:: Provided data
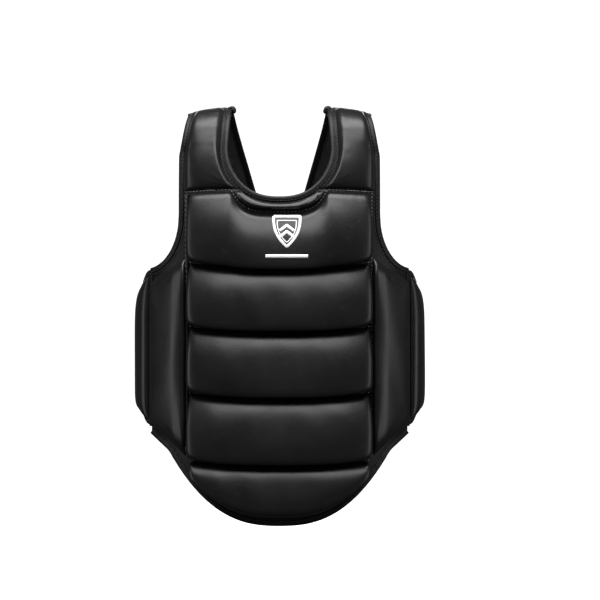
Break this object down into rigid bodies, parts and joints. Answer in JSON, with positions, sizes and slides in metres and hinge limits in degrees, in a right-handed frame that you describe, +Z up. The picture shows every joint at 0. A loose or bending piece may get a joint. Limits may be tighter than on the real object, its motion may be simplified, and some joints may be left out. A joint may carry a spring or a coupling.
{
  "type": "chest protector",
  "caption": "Padded chest protector with stuffed channels, shoulder and side pads, hinged wings and a hook-and-loop back harness.",
  "frame": {"origin": "on the vertical axis of the wearer's torso, at half the protector's height", "axes": "+Z up, the wearer faces -Y, +X is on the wearer's left and on the viewer's right when seen from the front"},
  "size_m": [0.3842, 0.275, 0.5367],
  "materials": {
    "pu_leather": "satin",
    "padding_foam": "matte",
    "lining_cloth": "matte",
    "binding_tape": "matte",
    "elastic_webbing": "matte",
    "loop_pile": "matte",
    "hook_pile": "matte"
  },
  "bodies": {
    "front": {"front_base_panel": "pu_leather", "front_lining": "lining_cloth", "chest_cover_1": "pu_leather", "chest_cover_2": "pu_leather", "chest_cover_3": "pu_leather", "chest_cover_4": "pu_leather", "chest_cover_5": "pu_leather", "chest_foam_1": "padding_foam", "chest_foam_2": "padding_foam", "chest_foam_3": "padding_foam", "chest_foam_4": "padding_foam", "chest_foam_5": "padding_foam", "neck_roll_cover": "pu_leather", "neck_roll_foam": "padding_foam", "neckline_binding": "binding_tape", "hem_binding": "binding_tape", "side_pad_cover_left": "pu_leather", "side_pad_cover_right": "pu_leather", "side_pad_foam_left": "padding_foam", "side_pad_foam_right": "padding_foam", "shoulder_cover_left": "pu_leather", "shoulder_cover_right": "pu_leather", "shoulder_foam_left": "padding_foam", "shoulder_foam_right": "padding_foam", "shoulder_lining_left": "lining_cloth", "shoulder_lining_right": "lining_cloth", "armhole_binding_left": "binding_tape", "armhole_binding_right": "binding_tape", "side_seam_tape_left": "binding_tape", "side_seam_tape_right": "binding_tape"},
    "wing_left": {"wing_cover_left": "pu_leather", "wing_foam_left": "padding_foam", "wing_lining_left": "lining_cloth", "wing_binding_left": "binding_tape", "belt_anchor_patch": "pu_leather", "belt_elastic": "elastic_webbing", "belt_loop_patch": "loop_pile"},
    "wing_right": {"wing_cover_right": "pu_leather", "wing_foam_right": "padding_foam", "wing_lining_right": "lining_cloth", "wing_binding_right": "binding_tape", "wing_loop_panel": "loop_pile"},
    "belt_tab": {"belt_tab_backing": "pu_leather", "belt_tab_hook": "hook_pile"},
    "back_straps": {"strap_cover_left": "pu_leather", "strap_cover_right": "pu_leather", "strap_foam_left": "padding_foam", "strap_foam_right": "padding_foam", "strap_lining_left": "lining_cloth", "strap_lining_right": "lining_cloth", "strap_binding_inner_left": "binding_tape", "strap_binding_inner_right": "binding_tape", "strap_binding_outer_left": "binding_tape", "strap_binding_outer_right": "binding_tape", "yoke_cover": "pu_leather", "yoke_foam": "padding_foam", "yoke_lining": "lining_cloth", "spine_elastic": "elastic_webbing"},
    "yoke_tab": {"yoke_tab_backing": "pu_leather", "yoke_tab_hook": "hook_pile"}
  },
  "joints": [
    {"name": "wing_left_open", "type": "hinge", "parent": "front", "child": "wing_left", "pos_m": [-0.1692, -0.0426, 0], "axis": [0, 0, 1], "range_deg": [0, 60]},
    {"name": "wing_right_open", "type": "hinge", "parent": "front", "child": "wing_right", "pos_m": [0.1692, -0.0426, 0], "axis": [0, 0, 1], "range_deg": [-60, 0]},
    {"name": "back_straps_lift", "type": "hinge", "parent": "front", "child": "back_straps", "pos_m": [0, -0.0337, 0.2655], "axis": [1, 0, 0], "range_deg": [0, 60]},
    {"name": "belt_tab_peel", "type": "hinge", "parent": "wing_left", "child": "belt_tab", "pos_m": [0.0846, 0.1098, -0.049], "axis": [0, 0, 1], "range_deg": [0, 110]},
    {"name": "yoke_tab_peel", "type": "hinge", "parent": "back_straps", "child": "yoke_tab", "pos_m": [0, 0.127, -0.0105], "axis": [1, 0, 0], "range_deg": [0, 110]}
  ],
  "couplings": [
    {"joint": "wing_right_open", "follows": "wing_left_open", "ratio": -1},
    {"joint": "back_straps_lift", "follows": "wing_left_open", "ratio": 1}
  ]
}
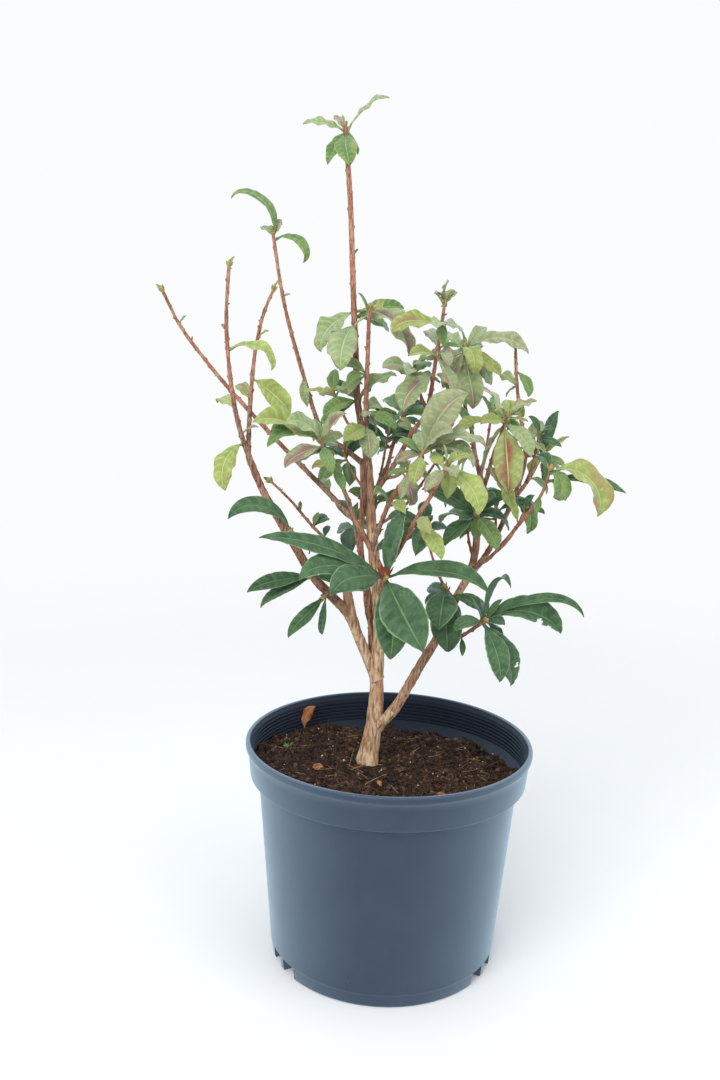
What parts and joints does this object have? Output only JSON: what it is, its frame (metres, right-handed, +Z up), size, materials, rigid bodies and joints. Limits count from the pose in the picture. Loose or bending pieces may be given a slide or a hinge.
::::
Directions for this task: In the records above, find each line holding "with" and copy it.

Problem solution:
Break this object down into rigid bodies, parts and joints. Answer in JSON, with positions, sizes and slides in metres and hinge limits in degrees, in a right-handed frame that you describe, +Z up. The picture shows every joint at 0. A loose or bending piece may get a joint. Limits may be tighter than on the real object, its motion may be simplified, and some joints may be left out. A joint may carry a spring or a coupling.
  "caption": "Padded chest protector with stuffed channels, shoulder and side pads, hinged wings and a hook-and-loop back harness.",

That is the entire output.